Informer: Let's try to keep the peace, shall we

Premier Daniel Andrews.
Premier Daniel Andrews.

Last I checked we lived in Australia - the land of a 'fair go' and 'no worries'.

Not the kind of place where people publicly threatened our serving politicians, and their families, with violence.

In recent weeks we've read about Kyle Rittenhouse's trial for the alleged murder of protesters in the US and the stabbing death of British MP David Amess.

But it was today's news that Victorian police had charged a man who allegedly encouraged protestors to bring firearms to a rally to attack the state's Premier that hit closest to home.

Prime Minister Scott Morrison told reporters today that intimidation had "no place" in public debate.

"We're a civil, peaceful society. Where we have disagreements, we don't handle them with violence. There can be no tolerance for that," he said.

The PM also acknowledged that people were frustrated after two years of lockdowns and restrictions.
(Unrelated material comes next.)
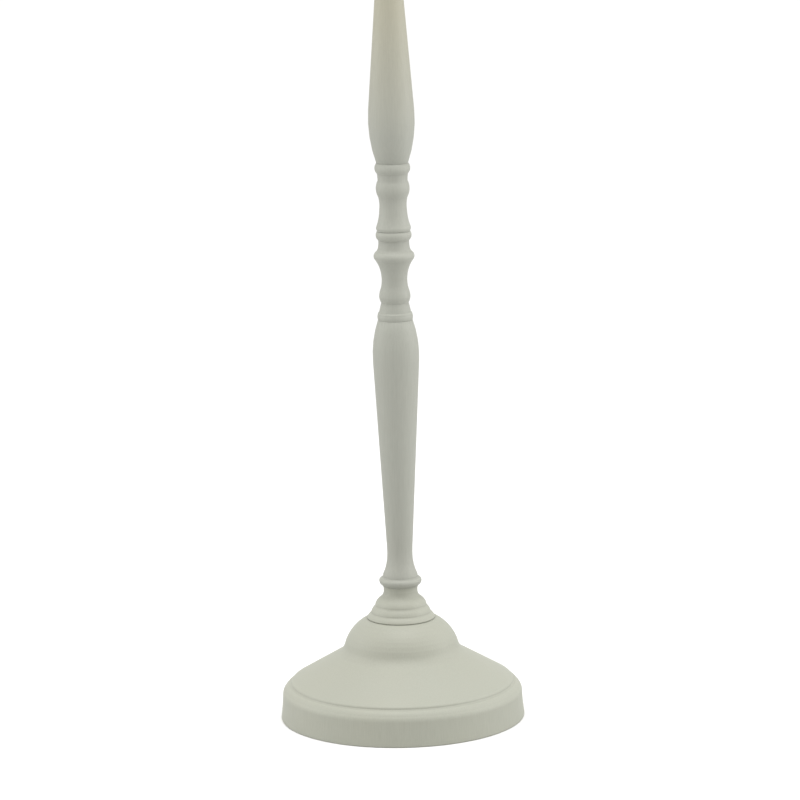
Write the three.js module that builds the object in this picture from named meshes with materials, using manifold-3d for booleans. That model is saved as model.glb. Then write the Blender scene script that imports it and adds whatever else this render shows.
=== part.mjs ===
// A tall wooden candlestick: six turned pieces stacked on a weighted round base, a brass candle
// cup let into the top and a loose brass drip pan lying on it.
// Millimetres, +Z up. The floor is Z = 0 and every turned piece stands on the Z axis.
import * as THREE from "three";
import Module from "manifold-3d";

const wasm = await Module();
wasm.setup();

// ---------- clearances ----------
const GAP = 0.3; // between two pieces that rest on, or are pushed into, each other
const SEE_THROUGH = 1; // how far a cutter runs past the face it starts from

// ---------- base ----------
const BASE_RADIUS = 125;
const BASE_HEIGHT = 103.4;
const RIM_LIFT = 0.6; // the wooden rim stands this far off the floor, on the felt
const RIM_ROUNDING = 2.2;
const SKIRT_HEIGHT = 24.8;
const SKIRT_LEAN = 2.1; // the skirt is this much smaller at its top
const CONE_INSET = 12.3; // the cone's lower edge, in from the rim
const CONE_BOTTOM_HEIGHT = 39.4;
const CONE_TOP_RADIUS = 72;
const CONE_TOP_HEIGHT = 63;
const DOME_RADIUS = 58.6;
const DOME_FOOT = 75.6; // height where the dome leaves the hollow

// ---------- column, piece by piece from the floor up ----------
const FOOT_HEIGHT = 33.3;
const LOWER_SPINDLE_HEIGHT = 276.4;
const LOWER_BALUSTER_HEIGHT = 90.8;
const UPPER_BALUSTER_HEIGHT = 68.7;
const UPPER_SPINDLE_HEIGHT = 219;
const CAPITAL_WEB = 9.5; // wood between the last stud and the candle cup
const FOOT_RADIUS = 35.6;
const END_RADIUS = 17.7; // where two pieces of the column meet
const NECK_RADIUS = 12.95; // the slimmest places
const SWELL_RADIUS = 23.55; // the fattest place of each long spindle
const BEAD_HEIGHT = 9.6; // the round ring at the end of each long spindle

// ---------- joining hardware ----------
const STUD_RADIUS = 4;
const STUD_REACH = 18; // how far a stud goes into each of its two pieces
const INSERT_WALL = 1.7;
const INSERT_LENGTH = 14;
const SPIGOT_RADIUS = 12;
const SPIGOT_LENGTH = 20.3;
const BOLT_HEAD_WIDER = 3.5; // than the bolt's shank, at its corners
const BOLT_HEAD_HEIGHT = 5.3;
const WASHER_WIDTH = 7.7; // from its hole to its edge
const WASHER_THICKNESS = 1.6;
const SPRING_WASHER_WIDTH = 2.6;
const SPRING_WASHER_THICKNESS = 2;
const SPRING_WASHER_SPLIT = 1.2;

// ---------- ballast and felt under the base ----------
const FELT_THICKNESS = 2;
const FELT_INSET = 6; // in from the rim
const FELT_HOLE_WIDER = 6; // than the bolt's well, so that a spanner reaches the bolt
const BALLAST_RADIUS = 75;
const BALLAST_THICKNESS = 12;
const BOLT_WELL_ROOM = 4; // round the washer
const BOLT_WELL_DEPTH = 11.4; // above the top of the ballast
const SCREW_COUNT = 3;
const SCREW_CIRCLE_RADIUS = 55;
const SCREW_RADIUS = 2.2;
const SCREW_HEAD_RADIUS = 4.4;
const SCREW_HEAD_HEIGHT = 2.4;
const SCREW_LENGTH = 26;

// ---------- candle cup and drip pan ----------
const CANDLE_RADIUS = 11; // a dinner candle
const CUP_CLEARANCE = 0.3; // round the candle
const CUP_WALL = 1.7;
const CUP_DEPTH = 30;
const CUP_FLOOR = 1.5;
const CUP_CHAMFER = 1;
const FLANGE_WIDTH = 8; // beyond the cup's wall
const FLANGE_THICKNESS = 1.6;
const PAN_RADIUS = 46;
const PAN_FLAT_RADIUS = 33;
const PAN_HOLE_ROOM = 1.5; // round the cup's bore
const PAN_THICKNESS = 1.4;
const PAN_RIM_RISE = 3.6;

// ---------- sizes that follow from those ----------
const STUD_HOLE_RADIUS = STUD_RADIUS + GAP;
const STUD_HOLE_DEPTH = STUD_REACH + 2 * GAP;
const INSERT_RADIUS = STUD_HOLE_RADIUS + INSERT_WALL;
const INSERT_HOLE_RADIUS = INSERT_RADIUS + GAP;
const INSERT_HOLE_DEPTH = INSERT_LENGTH + 2 * GAP;
const BOLT_HEAD_RADIUS = STUD_RADIUS + BOLT_HEAD_WIDER;
const WASHER_RADIUS = STUD_HOLE_RADIUS + WASHER_WIDTH;
const SPRING_WASHER_RADIUS = STUD_HOLE_RADIUS + SPRING_WASHER_WIDTH;
const BOLT_WELL_RADIUS = WASHER_RADIUS + BOLT_WELL_ROOM;
const FELT_RADIUS = BASE_RADIUS - FELT_INSET;
const FELT_HOLE_RADIUS = BOLT_WELL_RADIUS + FELT_HOLE_WIDER;
const BALLAST_BOTTOM = FELT_THICKNESS + GAP;
const BALLAST_TOP = BALLAST_BOTTOM + BALLAST_THICKNESS;
const WELL_ROOF = BALLAST_TOP + GAP + BOLT_WELL_DEPTH;
const SPIGOT_BOTTOM = BASE_HEIGHT + GAP - SPIGOT_LENGTH;
const SPIGOT_HOLE_DEPTH = SPIGOT_LENGTH + GAP;
const CUP_BORE_RADIUS = CANDLE_RADIUS + CUP_CLEARANCE;
const CUP_OUTER_RADIUS = CUP_BORE_RADIUS + CUP_WALL;
const FLANGE_RADIUS = CUP_OUTER_RADIUS + FLANGE_WIDTH;
const PAN_HOLE_RADIUS = CUP_BORE_RADIUS + PAN_HOLE_ROOM;
const CAPITAL_HEIGHT = STUD_HOLE_DEPTH + CAPITAL_WEB + CUP_FLOOR + CUP_DEPTH - FLANGE_THICKNESS;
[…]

Sure, frustration is a completely normal reaction, but using a makeshift noose and a doll of Victorian Premier Dan Andrews to attempt a mock-execution to demonstrate that frustration crosses a line.

Andrews said yesterday that his wife and children had also been threatened and called the "appalling" behaviour "potentially criminal".

We've all been through the wringer over the past two years and it's fair to say that some have had it worse than others - especially in Melbourne, the world's most locked down city.

But freedom is already in sight.

Well, for the nearly 90 per cent of Victorians who are fully vaccinated anyways.

Andrews announced sweeping changes to the state's COVID restrictions this afternoon.

Nearly all restrictions will be lifted across the state from 11.59pm tonight for those who have received both jabs.

Victoria recorded more than 1000 new COVID cases today but Andrews said the state would reach its 90 per cent jab goal this weekend.

Up in NSW COVID cases have risen again for the third day in a row, but numbers have managed to stay under the 300 mark.

However, all eyes in NSW are firmly planted on the William Tyrrell investigation.

Police revealed that ground penetrating radar would be used on the concrete slab of the garage at the northern NSW home were William disappeared back in 2014.

Another item found at another search location yesterday has also been sent away for forensic analysis.

However, the former leader of the investigation, Gary Jubelin, told 2GB radio he was "frustrated" by claims made this week by the Police Commissioner that time had been wasted on the case.

He said all possible scenarios around what might have happened to the three-year-old boy were considered.

Jubelin also warned the public not to make assumptions about the case.

So now we continue to wait and hope for a resolution.